To be honest, the other Shakesbeard scents were a bit hit and miss – To Beard or Not to Beard has hints of the sea and suntan lotion, while Julius Seize Her smells like a packet of Skittles. Still, as we’ve said before, fragrance is a very subjective matter.
Shakesbeard creates all its beard oils from a blend of argan, jojoba, coconut, almond, grapeseed, avocado and apricot, and each one is available in three different-sized glass bottles: 10, 30 and 90ml. A few drops of Cymbe Lime on our test beard left it exceedingly soft and manageable. If you’re looking for a brand with the widest range of fragrances, stop right here.
Oil Can Grooming: Iron Horse
Price:£24 | Buy now from Oil Can Grooming
Of the 25 different fragrances we tested, Oil Can Grooming’s Iron Horse came out the clear winner. Described on the can as leather and raspberry, this is a fabulously subtle, long-lasting and exceedingly attractive scent that doesn’t smell remotely fake. Indeed, its fragrance is much more leathery than it is raspberry, yet it’s also reminiscent of the natural scent the skin on your arms produces when exposed to very hot sunshine. Well, kind of.
As with the majority of beard oils, ingredients used include the obligatory argan and jojoba oils plus a little grapeseed and coconut for good measure. We found that the manufacturer’s recommended three to four drops was perfectly sufficient to treat a short- to medium-length beard, leaving it wonderfully soft and subtly fragrant.

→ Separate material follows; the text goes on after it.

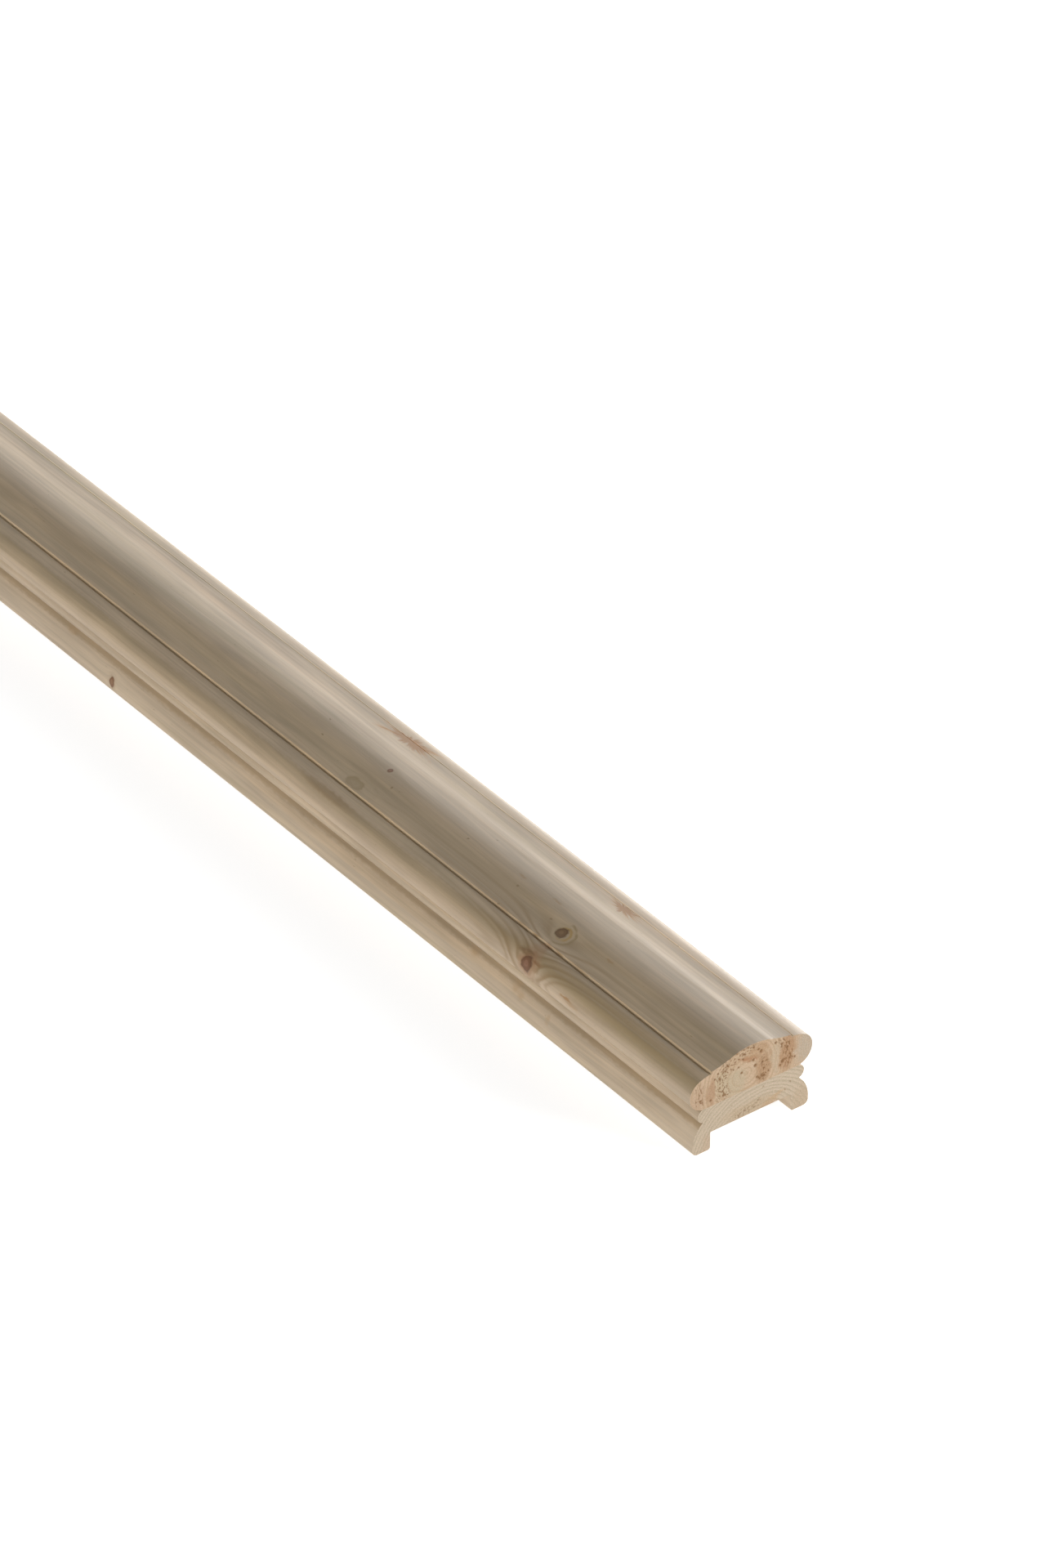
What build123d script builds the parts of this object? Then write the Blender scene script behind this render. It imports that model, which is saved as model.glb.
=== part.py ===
from build123d import *
import os

# Handrail: a moulded softwood rail with a groove below for square spindles, lying on its feet.
# It is two boards glued face to face, level with the notch between the nosing and the bead.
# Sizes are in millimetres. X runs across the rail, Y along it and Z up, and the origin is
# the middle of the surface that the feet rest on.

# Overall sizes
rail_length = 2400.0
rail_width = 62.0  # over the nosings, where the rail is widest

# Heights of the mouldings, stacked from the feet up
foot_side_height = 4.0  # upright side of the foot, below its quarter round
ovolo_height = 11.0  # quarter round that rises from the foot
bead_height = 6.5
nosing_rise = 7.9  # from the glue line to the widest point
shoulder_rise = 6.5  # from the widest point to the shoulder
lip_rise = 1.65  # from the shoulder to the lip of the quirk
dome_edge_rise = 1.05  # the dome's edge stands above the lip
dome_rise = 4.4  # from the dome's edge to its crown

# How far each moulding stands out of the notches above and below the bead, on each side
nosing_projection = 6.6
bead_projection = 2.6
foot_projection = 5.0

# Shoulder, where the nosing's round turns flatter towards the quirk
shoulder_set_back = 4.1  # in from the nosing's face

# Quirk, the small round groove between the nosing's lip and the dome
quirk_width = 1.2
quirk_depth = 0.75

# Dome, with a round crown and a hollow flank on each side of it
dome_width = 40.4
crown_width = 20.0
crown_radius = 29.0

# Groove that takes the spindles, which are 41 mm square
groove_width = 41.0
groove_depth = 8.5
groove_corner_radius = 0.5

# Rounded corners of the feet
foot_outer_radius = 2.5
foot_inner_radius = 1.2

# Levels worked out from the heights
notch_level = foot_side_height + ovolo_height
glue_level = notch_level + bead_height
nosing_level = glue_level + nosing_rise
shoulder_level = nosing_level + shoulder_rise
lip_level = shoulder_level + lip_rise
dome_edge_level = lip_level + dome_edge_rise
top_level = dome_edge_level + dome_rise

# Distances from the middle of the rail, worked out from the widths and projections
nosing_reach = rail_width / 2
shoulder_reach = nosing_reach - shoulder_set_back
waist_reach = nosing_reach - nosing_projection
bead_reach = waist_reach + bead_projection
foot_reach = waist_reach + foot_projection
groove_reach = groove_width / 2
crown_reach = crown_width / 2
dome_reach = dome_width / 2
lip_reach = dome_reach + quirk_width


def glue_line():
    """The line where the two boards meet, from notch to notch."""
    return Line((waist_reach, glue_level), (-waist_reach, glue_level))


def board_section(side, across):
    """The face inside one side's edges, their mirror image and the edges that span both."""
    outline = Curve() + side + mirror(Curve() + side, about=Plane.YZ) + across
    return make_face(outline.edges())


def nosing_side():
    """The nosing's round below and above its widest point, and the shoulder up to the lip."""
    widest = (nosing_reach, nosing_level)
    shoulder = (shoulder_reach, shoulder_level)
    below = TangentArc(widest, (waist_reach, glue_level), tangent=(0, -1))
    above = TangentArc(widest, shoulder, tangent=(0, 1))
    shoulder_round = TangentArc(shoulder, (lip_reach, lip_level), tangent=above % 1)
    return [below, above, shoulder_round]


def dome_side():
    """The quirk, the dome's hollow flank and half of its round crown."""
    lip = Vector(lip_reach, lip_level)
    dome_edge = Vector(dome_reach, dome_edge_level)
    quirk_floor = (lip + dome_edge) / 2 - Vector(0, quirk_depth)
    quirk = ThreePointArc(lip, quirk_floor, dome_edge)
    crown_fall = crown_radius - (crown_radius**2 - crown_reach**2) ** 0.5
    crown_end = (crown_reach, top_level - crown_fall)
    crown = TangentArc((0, top_level), crown_end, tangent=(1, 0))
    flank = TangentArc(crown_end, dome_edge, tangent=crown % 1)
    return [quirk, flank, crown]


def upper_section():
    """Nosings, quirks and dome, above the glue line."""
    return board_section(nosing_side() + dome_side(), glue_line())


def lower_section():
    """Beads, quarter rounds and feet, below the glue line, with the groove between the feet."""
    bead_middle = (bead_reach, (glue_level + notch_level) / 2)
    lower_notch = (waist_reach, notch_level)
    foot_side = (foot_reach, foot_side_height)
    bead = ThreePointArc((waist_reach, glue_level), bead_middle, lower_notch)
    ovolo = TangentArc(foot_side, lower_notch, tangent=(0, 1))
    right_foot = [
        foot_side,
        (foot_reach, 0),
        (groove_reach, 0),
        (groove_reach, groove_depth),
    ]
    left_foot = [(-reach, level) for reach, level in reversed(right_foot)]
    corners = [foot_outer_radius, foot_inner_radius, groove_corner_radius]
    underside = FilletPolyline(*right_foot, *left_foot, radius=corners + corners[::-1])
    return board_section([bead, ovolo], [underside, glue_line()])


def moulded_board(section):
    """A board of this section, sawn square at both ends."""
    return extrude(Plane.XZ * section, amount=rail_length / 2, both=True)


os.makedirs("parts", exist_ok=True)
export_step(moulded_board(upper_section()), "parts/upper_board.step")
export_step(moulded_board(lower_section()), "parts/lower_board.step")
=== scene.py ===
import math
import random

import bpy
from mathutils import Matrix, Vector


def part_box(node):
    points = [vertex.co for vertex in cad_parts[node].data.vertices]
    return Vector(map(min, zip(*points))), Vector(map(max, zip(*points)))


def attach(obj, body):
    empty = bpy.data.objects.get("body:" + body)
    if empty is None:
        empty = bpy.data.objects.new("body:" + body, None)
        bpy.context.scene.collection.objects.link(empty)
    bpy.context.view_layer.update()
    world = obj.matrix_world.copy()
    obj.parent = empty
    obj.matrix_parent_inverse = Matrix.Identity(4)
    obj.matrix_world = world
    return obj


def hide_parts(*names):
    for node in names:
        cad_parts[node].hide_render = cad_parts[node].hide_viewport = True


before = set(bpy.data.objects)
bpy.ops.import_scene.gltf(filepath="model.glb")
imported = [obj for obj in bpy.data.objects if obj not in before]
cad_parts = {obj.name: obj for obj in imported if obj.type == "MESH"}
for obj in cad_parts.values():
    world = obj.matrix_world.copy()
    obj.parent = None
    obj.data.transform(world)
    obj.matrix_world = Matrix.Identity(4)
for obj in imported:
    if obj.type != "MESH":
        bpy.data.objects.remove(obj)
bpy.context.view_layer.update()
mm = 0.001  # sizes of the timber are written in millimetres

boardLow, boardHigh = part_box("upper_board")
frontEnd = boardLow.y
backEnd = boardHigh.y
glueLevel = boardLow.z / mm
topLevel = boardHigh.z / mm
nosingReach = boardHigh.x / mm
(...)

Special mention must also go to the pleasingly fruity scent of Angel’s Share and the equally agreeable tobacco-cum-coconut combination, Blue Collar. But for most of us involved in the test, Iron Horse was far and away the most attractive fragrance in this whole line-up. So good, in fact, that even people you don’t know may be drawn over to you for a quick sniff. Iron Horse comes in a 50ml motor oil-style can that won’t break if dropped.